Dallas police searched their home and seized their truck and phones.
DALLAS — It was just before 6 a.m. on Dec. 19 when Rubi Esparza heard a noise at the door.
“I’m thinking somebody’s trying to break in,” she said. “I woke up my husband.”
But it was not a burglar. It was the police. They had warrants for her and her husband’s arrest.
“They had rifles pointed at me,” she said.
The warrants accused Esparza, 33, and her husband, Basilio Tovar, 50, of killing an acquaintance – a killing police now concede the couple did not do.
“I think it was a hunch that the detective had,” said their attorney, Chris Mulder. “He thought maybe he could get Ruby to implicate her husband.”
In a statement, Dallas police said, “detectives…had probable cause the suspects were involved in the murder.”
“Upon further investigation, it was determined they did not commit the crime,” the statement said. “We can confirm the paperwork has been filed for the charges to be dropped.”
The statement said police now have a “person of interest.”
Police had believed Esparza and Tovar killed 29-year-old Xavier Ramon Hernandez-Hankins.
He’d been dating Tovar’s sister.
On the night of Nov. 5, they all met up at the Player’s Bar on West Illinois Avenue in Oak Cliff. Esparza says they didn’t know Hernandez-Hankins well. It was the second time they’d met him.
According to the warrant, Basilio’s sister later told a detective that Hernandez-Hankins got upset and left on foot. The warrant does not indicate why he’d gotten upset.
A shooting call came in at about 1 a.m. not far from the bar. Someone had shot and killed Hernandez-Hankins.
The couple says they’d didn’t find out until later that he’d been killed.

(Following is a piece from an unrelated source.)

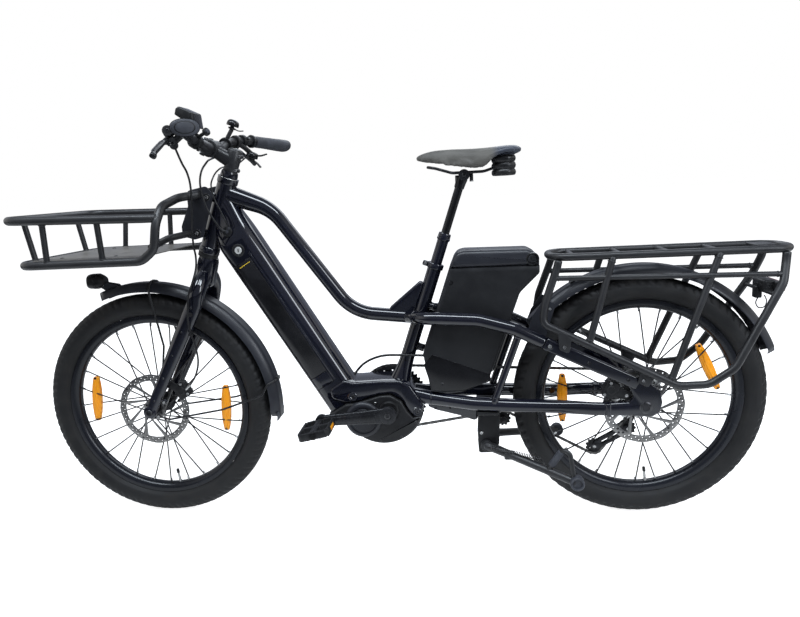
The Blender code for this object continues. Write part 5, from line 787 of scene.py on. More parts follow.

Basilio’s cousin, who was with them at the bar that night, works in Mulder’s law office. She told Mulder about the shooting. He says he told her to just wait for police to contact them for a statement.
Neither the cousin nor the couple were contacted for their statements prior to the couple’s arrest.
The couple drives a black Silverado with a bed cover similar to the suspect’s vehicle. But Mulder says the rims on their truck are different than that of the suspected shooter’s.
The warrant says video surveillance showed a newer model black Silverado with chrome lining, chrome wheels and a bed cover pulling up next to him and then suddenly driving off.
“When I saw the probable cause affidavit, the warrant of arrest, then that really upset me,” Mulder said. “It basically says, ‘Y’all have a black pickup truck, and a black pickup truck was seen near the offense, time and date. That’s it.’”
The couple says when police got them down to the homicide unit, they tried to turn them against each other.
“He said, “Well your wife already told me. You might as well go ahead and tell me why you did it,” Tovar said. “(I said,) I know my wife didn’t tell you nothing because there’s nothing to tell.”
Esparza says when she told the detective what she recalled from that night, “he came back and said, ‘You’re lying.’”
She says the detective implored her to think about her kids.
“Once I got the hang that he was trying to put something on me and my husband, I said, “No. If I’m a suspect. I need an attorney,’” Esparza said. “So he got upset and he gave me his card and said, ‘Call me if your story changes.’”
Police booked Tovar and Esparza into the Dallas county jail.
“I was crying. I kept thinking about my kids, my husband, and I’m like murder like, this is crazy,” Esparza said.
After the couple’s arrest, Mulder says they began getting tips and information about the identity of the potential suspect. Once he’d gathered up the information, he drove to police headquarters on Dec. 22.
The detective was on vacation, he was told.
Esparza and Tovar spent Christmas in jail.
“When they finally looked at it, it was convincing enough where they cut these folks loose within a day,” Mulder said.
In the meantime, Esparza lost her accounting job. Police seized their truck, which remains in the Dallas police auto pound awaiting its release. They also seized their phones, which they have yet to get back.
Detectives searched their house, too.
“According to my mom, they turned it upside down. They went into our room and just took out everything,” Esparza said.
Esparza’s parents live in a home behind theirs.
“They’re screaming back there to open the door and my parents just got shook up,” Esparza said. “When my mom got up, they didn’t even let her go back to the room to get the baby.”
“It was just something that I watch on TV,” Esparza said. “It’s not something that I would expect to happen to us.”
Esparza got out Thursday and spent 10 days in jail. The jail released Tovar Friday.
Esparza is thankful her sons – 8 and 10 – weren’t home when police arrested them.
Mulder says the couple would probably still be in jail if they didn’t have a relative working at a law firm.
Tovar told WFAA the detective called him over the weekend.
“He just called me let me know that he was sorry for making a mistake,” Tovar said.
Police also told WFAA they are reviewing how they came to arrest two innocent people.
“Nobody should go through this,” Esparza said. “Police should really do a better job.”